■ **Data shown**
★ ★ ★ ★ ★
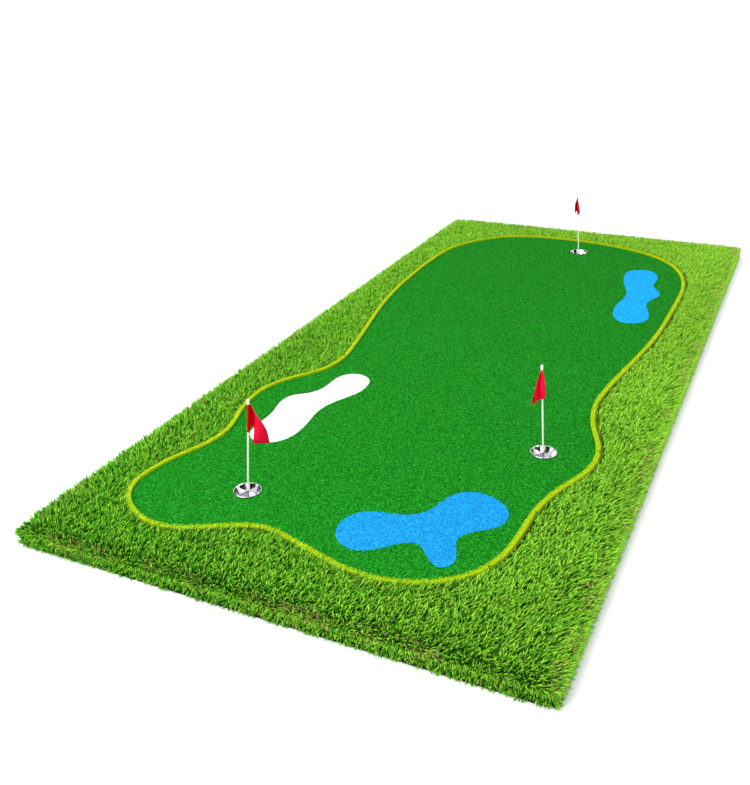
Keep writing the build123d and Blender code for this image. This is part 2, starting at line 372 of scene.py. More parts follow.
def short_pile(node, dark, light, rng, parts=1):
    """Cover a CAD turf node with short tufts: a bed of loops and a field of low spikes.

    The spikes are shared out over a number of parts, from the near end to the far end.
    """
    pile, loop_size = 0.0045, 0.0045
    density = 27000                 # tufts on each square metre
    widths = 0.0050, 0.0085
    sway_spread = 0.30
    bed_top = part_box(node)[1][2] - pile
    bed = lowered(f"{node}_mat", node, bed_top)
    paint(bed, mat_material(f"{node} mat", dark, light, loop_size))
    roots, _ = scatter(nodes[node], faces_up, density, rng)
    roots[:, 2] = bed_top - 0.0005      # sunk a little into the bed
    sway = rng.normal(0, sway_spread, (len(roots), 2))
    directions = unit(np.column_stack([sway, np.ones(len(roots))]))
    length = pile * rng.uniform(0.55, 1.0, len(roots))
    width = rng.uniform(*widths, len(roots))
    yarn = pile_material(f"{node} pile", dark, light, root_shade=0.8, patch_size=2.0,
                         patch_strength=0.12)
    order = np.argsort(roots[:, 1], kind="stable")
    for part, rows in enumerate(np.array_split(order, parts)):
        piece = tufts(f"{node}_pile_{part + 1}", roots[rows], directions[rows], length[rows],
                      width[rows], rng)
        paint(piece, yarn)


rng = np.random.default_rng(7)
short_pile("green_turf", light_of(0, 86, 2), light_of(36, 162, 38), rng, 4)


# ---- ponds and bunker ----------------------------------------------------------------------
# Inlays of the same short turf in bright blue and in white, cut to the shape of the openings
# in the green and glued down level with it.
short_pile("pond_large", light_of(4, 116, 172), light_of(38, 168, 244), rng)
short_pile("pond_small", light_of(14, 148, 214), light_of(34, 170, 240), rng)
short_pile("bunker", light_of(222, 224, 224), light_of(242, 243, 243), rng)


# ---- edging --------------------------------------------------------------------------------
# A strip of stiff yellow-green pile standing on edge between the green and the rough.  It is
# glued down the middle, so its fibres spread a little to both sides at the top.
def upright(centres, normals):
    """Keeps the faces that stand upright."""
    return np.abs(normals[:, 2]) < 0.5


def nearest(points, others):
    """The distance in plan from each point to the nearest of the others, worked in blocks."""
    blocks = np.array_split(points[:, :2], max(1, len(points) // 2000))
    return np.concatenate([
        np.sqrt(((block[:, None] - others[None, :, :2]) ** 2).sum(axis=2).min(axis=1))
        for block in blocks])


def edging():
    """The strip's core and its fibres, which lean away from the strip's own walls.

    The core's "across" number is its distance in plan from the wall of the green.  Past the lit
    part of the strip's width the rough shades it: there the core is painted dark, a painted shadow,
    and has no fibres.
    """
    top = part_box("edging_strip")[1][2]
    green_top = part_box("green_turf")[1][2]
    strip_width, lit = 0.030, 0.0165                # measured from the green
    fibre = 0.009
    widths = 0.0022, 0.0038
    top_density, wall_density = 62000, 60000        # fibres on each square metre
    dark, light = light_of(176, 212, 6), light_of(230, 250, 34)
    # Painted shadow that the rough casts on the outer part of the strip.
    shade = light_of(70, 92, 4)
    measuring_points = 18000                        # on each square metre of the green's wall
    green_side = scatter(nodes["green_turf"], upright, measuring_points, rng)[0]
    core = lowered("edging_strip_core", "edging_strip", top - fibre)
    points = np.empty(len(core.data.vertices) * 3)
    core.data.vertices.foreach_get("co", points)
    store(core, "across", nearest(points.reshape(-1, 3), green_side))
    material, tree, shader = new_material("edging core", specular=0.1)
    across = add_node(tree, "ShaderNodeAttribute", attribute_name="across")
    blur = add_node(tree, "ShaderNodeMath", operation="MULTIPLY_ADD")
    blur.inputs[1].default_value = 0.004
    tree.links.new(object_noise(tree, scale=300.0, detail=2.0), blur.inputs[0])
    tree.links.new(across.outputs["Fac"], blur.inputs[2])
    wide = add_node(tree, "ShaderNodeMath", operation="MULTIPLY")
    wide.inputs[1].default_value = 1 / strip_width
    tree.links.new(blur.outputs[0], wide.inputs[0])
    body_tone = tuple(0.6 * v for v in dark)
    # Past the lit width the core's colour darkens into the painted shadow.
    tree.links.new(ramp(tree, wide.outputs[0], (lit / strip_width, body_tone), (0.78, shade)),
                   shader.inputs["Base Color"])
    shader.inputs["Roughness"].default_value = 0.85
    bump(tree, shader, object_noise(tree, scale=500.0, detail=1.0), strength=0.6, distance=0.001)
    paint(core, material)

    tops, _ = scatter(nodes["edging_strip"], faces_up, top_density, rng)
    tops[:, 2] = top - fibre - 0.001
    walls, outwards = scatter(nodes["edging_strip"], upright, wall_density, rng)
    seen = (walls[:, 2] > green_top - 0.002) & (walls[:, 2] < top - 0.004)   # not buried
    seen &= nearest(walls, green_side) < lit
    walls, outwards = walls[seen], outwards[seen]
    up = np.array([0.0, 0.0, 1.0])
    wall_lean, sway_spread = 0.45, 0.16
    lean = np.concatenate([np.tile(up, (len(tops), 1)), wall_lean * outwards + up])
    lean = unit(lean + rng.normal(0, sway_spread, lean.shape))
    roots = np.concatenate([tops, walls - 0.001 * outwards])
    length = fibre * rng.uniform(0.75, 1.05, len(roots))
    length[len(tops):] *= 0.7
    shaded = nearest(roots, green_side) > lit + rng.normal(0, 0.001, len(roots))
    roots, lean, length = roots[~shaded], lean[~shaded], length[~shaded]
    width = rng.uniform(*widths, len(roots))
    fringe = tufts("edging_strip_fibres", roots, lean, length, width, rng)
    paint(fringe, pile_material("edging fibre", dark, light, root_shade=0.6, patch_size=6.0,
                                patch_strength=0.15))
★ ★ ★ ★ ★
Copy out every line of the listing that includes the string "parts".

■ **Task answer**
Keep writing the build123d and Blender code for this image. This is part 2, starting at line 372 of scene.py. More parts follow.
def short_pile(node, dark, light, rng, parts=1):
    The spikes are shared out over a number of parts, from the near end to the far end.
    for part, rows in enumerate(np.array_split(order, parts)):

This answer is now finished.